Entries with parts and joints:
● ● ● ●
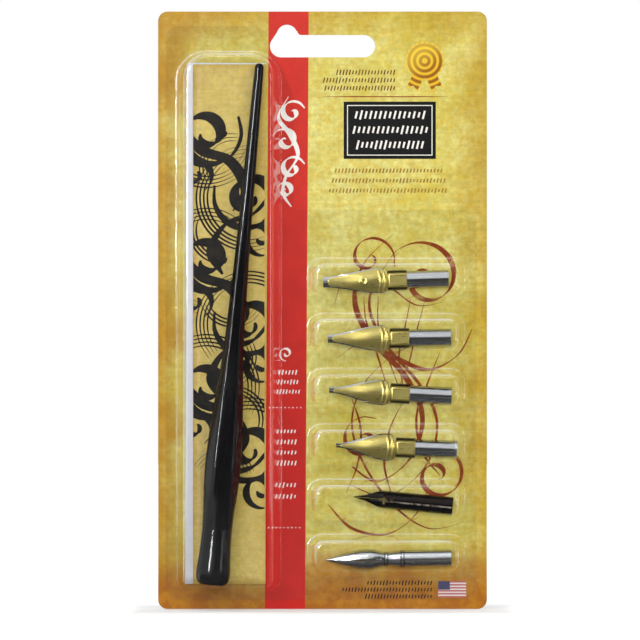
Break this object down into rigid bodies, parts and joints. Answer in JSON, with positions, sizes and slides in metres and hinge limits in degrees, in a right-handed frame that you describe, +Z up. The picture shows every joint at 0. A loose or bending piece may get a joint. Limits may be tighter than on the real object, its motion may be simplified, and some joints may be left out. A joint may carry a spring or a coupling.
{
  "type": "carded calligraphy set",
  "caption": "Printed card with a hang slot and a clear blister shell that holds a pen holder, steel nibs and a folded leaflet.",
  "frame": {"origin": "centre of the notch in the hang slot, where the peg seats, on the card's back face", "axes": "+X to the right seen from the front, +Z up as the card hangs, -Y out of the printed front"},
  "size_m": [0.112, 0.0172, 0.2035],
  "materials": {
    "printed_board": "printed, gloss varnish",
    "clear_sheet": "clear, thermoformed",
    "leaflet_paper": "printed on one side",
    "black_plastic": "polished black",
    "nib_steel": "bright",
    "nib_brass": "bright",
    "dark_bronze": "bronzed, dark"
  },
  "bodies": {
    "card": {"backing_card": "printed_board"},
    "shell": {"blister_shell": "clear_sheet"},
    "leaflet": {"leaflet": "leaflet_paper"},
    "holder": {"holder_body": "black_plastic", "nib_clip": "nib_steel"},
    "broad_nib_1": {"broad_nib_1_blade": "nib_steel", "broad_nib_1_reservoir": "nib_brass", "broad_nib_1_band": "nib_brass", "broad_nib_1_underfeed": "nib_brass"},
    "broad_nib_2": {"broad_nib_2_blade": "nib_steel", "broad_nib_2_reservoir": "nib_brass", "broad_nib_2_band": "nib_brass", "broad_nib_2_underfeed": "nib_brass"},
    "broad_nib_3": {"broad_nib_3_blade": "nib_steel", "broad_nib_3_reservoir": "nib_brass", "broad_nib_3_band": "nib_brass", "broad_nib_3_underfeed": "nib_brass"},
    "broad_nib_4": {"broad_nib_4_blade": "nib_steel", "broad_nib_4_reservoir": "nib_brass", "broad_nib_4_band": "nib_brass", "broad_nib_4_underfeed": "nib_brass"},
    "pointed_nib": {"pointed_nib": "dark_bronze"},
    "bowl_nib": {"bowl_nib": "nib_steel"}
  },
  "joints": [
    {"name": "shell_lift", "type": "slide", "parent": "card", "child": "shell", "axis": [0, -1, 0], "range_m": [0, 0.03]},
    {"name": "holder_rock", "type": "hinge", "parent": "card", "child": "holder", "pos_m": [-0.0254, -0.00918, -0.187], "axis": [0, -1, 0], "range_deg": [-1.1, 7.6]},
    {"name": "leaflet_slide", "type": "slide", "parent": "card", "child": "leaflet", "axis": [0, 0, 1], "range_m": [-0.001, 0.0006]},
    {"name": "broad_nib_1_slide", "type": "slide", "parent": "card", "child": "broad_nib_1", "axis": [1, 0, 0], "range_m": [-0.003, 0.0036]},
    {"name": "broad_nib_2_slide", "type": "slide", "parent": "card", "child": "broad_nib_2", "axis": [1, 0, 0], "range_m": [-0.0048, 0.0027]},
    {"name": "broad_nib_3_slide", "type": "slide", "parent": "card", "child": "broad_nib_3", "axis": [1, 0, 0], "range_m": [-0.0052, 0.0021]},
    {"name": "broad_nib_4_slide", "type": "slide", "parent": "card", "child": "broad_nib_4", "axis": [1, 0, 0], "range_m": [-0.0074, 0.0007]},
    {"name": "pointed_nib_slide", "type": "slide", "parent": "card", "child": "pointed_nib", "axis": [1, 0, 0], "range_m": [-0.013, 0.002]},
    {"name": "bowl_nib_slide", "type": "slide", "parent": "card", "child": "bowl_nib", "axis": [1, 0, 0], "range_m": [-0.0042, 0.0026]}
  ]
}
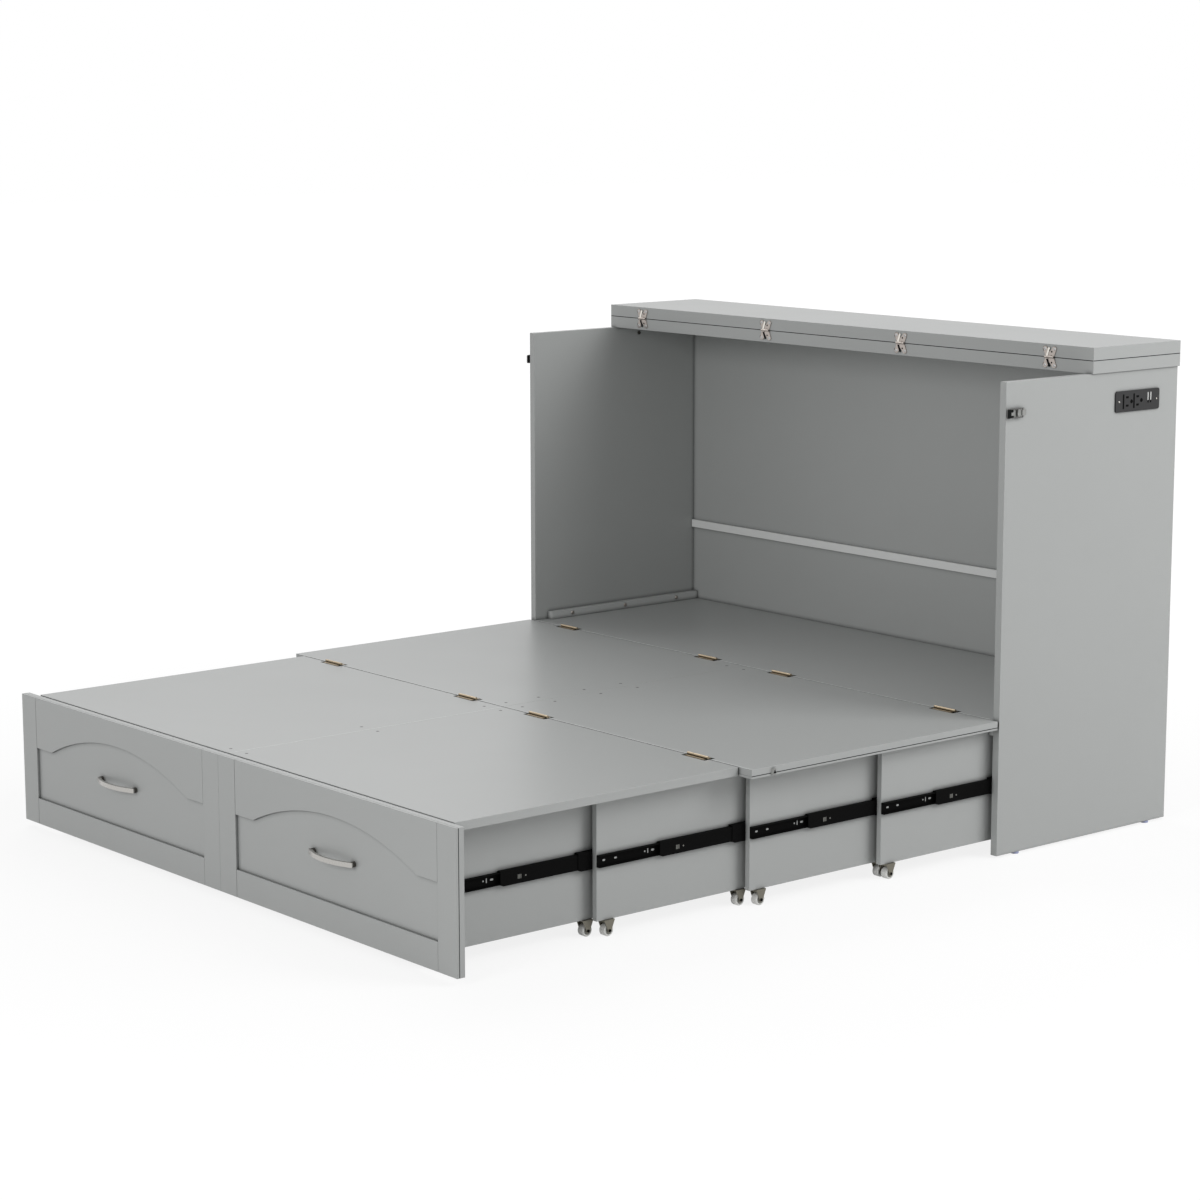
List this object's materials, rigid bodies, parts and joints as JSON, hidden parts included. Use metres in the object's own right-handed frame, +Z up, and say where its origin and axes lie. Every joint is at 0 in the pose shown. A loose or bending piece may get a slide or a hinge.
● ● ● ●
- **OBJECTIVE**
Your task is to repeat each line of the material exactly.

- **RESULT BELOW**
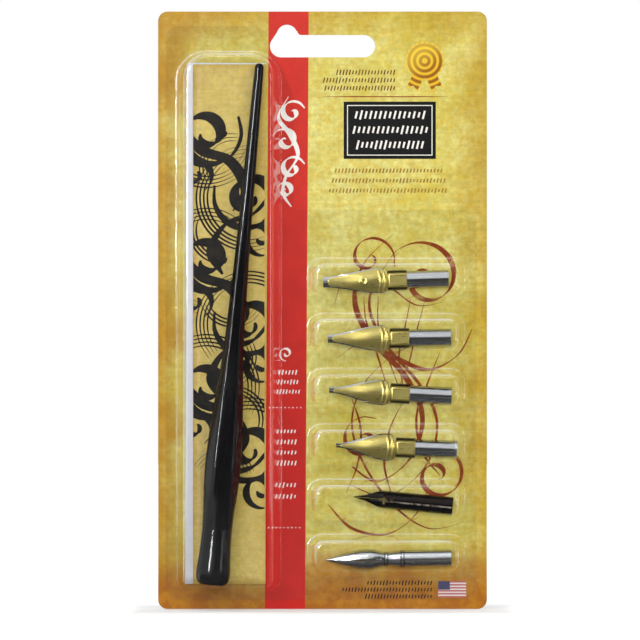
Break this object down into rigid bodies, parts and joints. Answer in JSON, with positions, sizes and slides in metres and hinge limits in degrees, in a right-handed frame that you describe, +Z up. The picture shows every joint at 0. A loose or bending piece may get a joint. Limits may be tighter than on the real object, its motion may be simplified, and some joints may be left out. A joint may carry a spring or a coupling.
{
  "type": "carded calligraphy set",
  "caption": "Printed card with a hang slot and a clear blister shell that holds a pen holder, steel nibs and a folded leaflet.",
  "frame": {"origin": "centre of the notch in the hang slot, where the peg seats, on the card's back face", "axes": "+X to the right seen from the front, +Z up as the card hangs, -Y out of the printed front"},
  "size_m": [0.112, 0.0172, 0.2035],
  "materials": {
    "printed_board": "printed, gloss varnish",
    "clear_sheet": "clear, thermoformed",
    "leaflet_paper": "printed on one side",
    "black_plastic": "polished black",
    "nib_steel": "bright",
    "nib_brass": "bright",
    "dark_bronze": "bronzed, dark"
  },
  "bodies": {
    "card": {"backing_card": "printed_board"},
    "shell": {"blister_shell": "clear_sheet"},
    "leaflet": {"leaflet": "leaflet_paper"},
    "holder": {"holder_body": "black_plastic", "nib_clip": "nib_steel"},
    "broad_nib_1": {"broad_nib_1_blade": "nib_steel", "broad_nib_1_reservoir": "nib_brass", "broad_nib_1_band": "nib_brass", "broad_nib_1_underfeed": "nib_brass"},
    "broad_nib_2": {"broad_nib_2_blade": "nib_steel", "broad_nib_2_reservoir": "nib_brass", "broad_nib_2_band": "nib_brass", "broad_nib_2_underfeed": "nib_brass"},
    "broad_nib_3": {"broad_nib_3_blade": "nib_steel", "broad_nib_3_reservoir": "nib_brass", "broad_nib_3_band": "nib_brass", "broad_nib_3_underfeed": "nib_brass"},
    "broad_nib_4": {"broad_nib_4_blade": "nib_steel", "broad_nib_4_reservoir": "nib_brass", "broad_nib_4_band": "nib_brass", "broad_nib_4_underfeed": "nib_brass"},
    "pointed_nib": {"pointed_nib": "dark_bronze"},
    "bowl_nib": {"bowl_nib": "nib_steel"}
  },
  "joints": [
    {"name": "shell_lift", "type": "slide", "parent": "card", "child": "shell", "axis": [0, -1, 0], "range_m": [0, 0.03]},
    {"name": "holder_rock", "type": "hinge", "parent": "card", "child": "holder", "pos_m": [-0.0254, -0.00918, -0.187], "axis": [0, -1, 0], "range_deg": [-1.1, 7.6]},
    {"name": "leaflet_slide", "type": "slide", "parent": "card", "child": "leaflet", "axis": [0, 0, 1], "range_m": [-0.001, 0.0006]},
    {"name": "broad_nib_1_slide", "type": "slide", "parent": "card", "child": "broad_nib_1", "axis": [1, 0, 0], "range_m": [-0.003, 0.0036]},
    {"name": "broad_nib_2_slide", "type": "slide", "parent": "card", "child": "broad_nib_2", "axis": [1, 0, 0], "range_m": [-0.0048, 0.0027]},
    {"name": "broad_nib_3_slide", "type": "slide", "parent": "card", "child": "broad_nib_3", "axis": [1, 0, 0], "range_m": [-0.0052, 0.0021]},
    {"name": "broad_nib_4_slide", "type": "slide", "parent": "card", "child": "broad_nib_4", "axis": [1, 0, 0], "range_m": [-0.0074, 0.0007]},
    {"name": "pointed_nib_slide", "type": "slide", "parent": "card", "child": "pointed_nib", "axis": [1, 0, 0], "range_m": [-0.013, 0.002]},
    {"name": "bowl_nib_slide", "type": "slide", "parent": "card", "child": "bowl_nib", "axis": [1, 0, 0], "range_m": [-0.0042, 0.0026]}
  ]
}
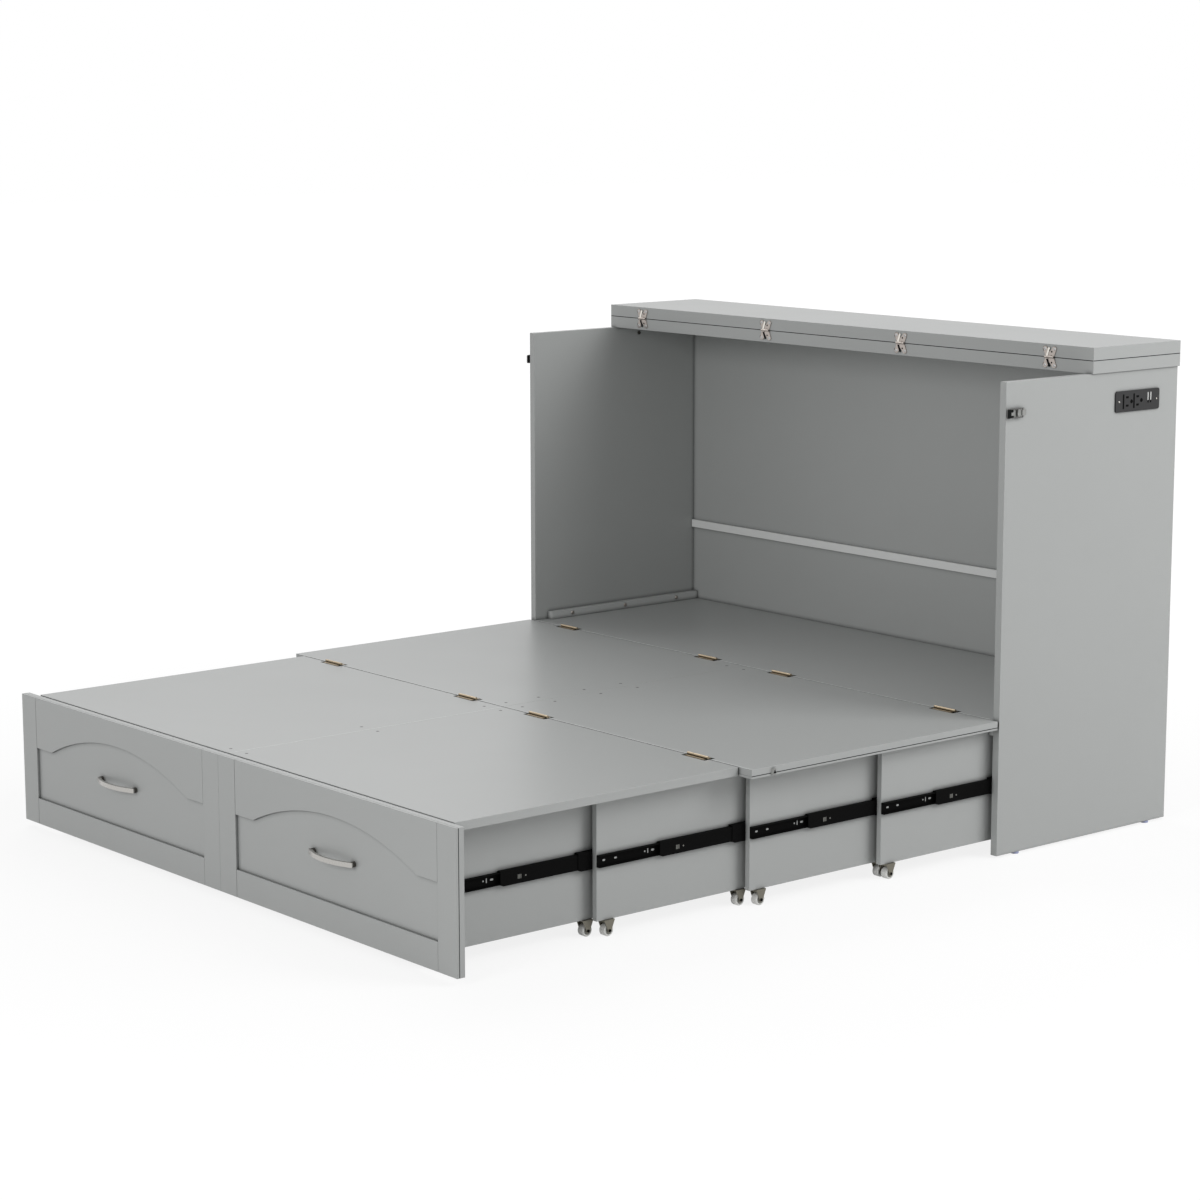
List this object's materials, rigid bodies, parts and joints as JSON, hidden parts included. Use metres in the object's own right-handed frame, +Z up, and say where its origin and axes lie. Every joint is at 0 in the pose shown. A loose or bending piece may get a slide or a hinge.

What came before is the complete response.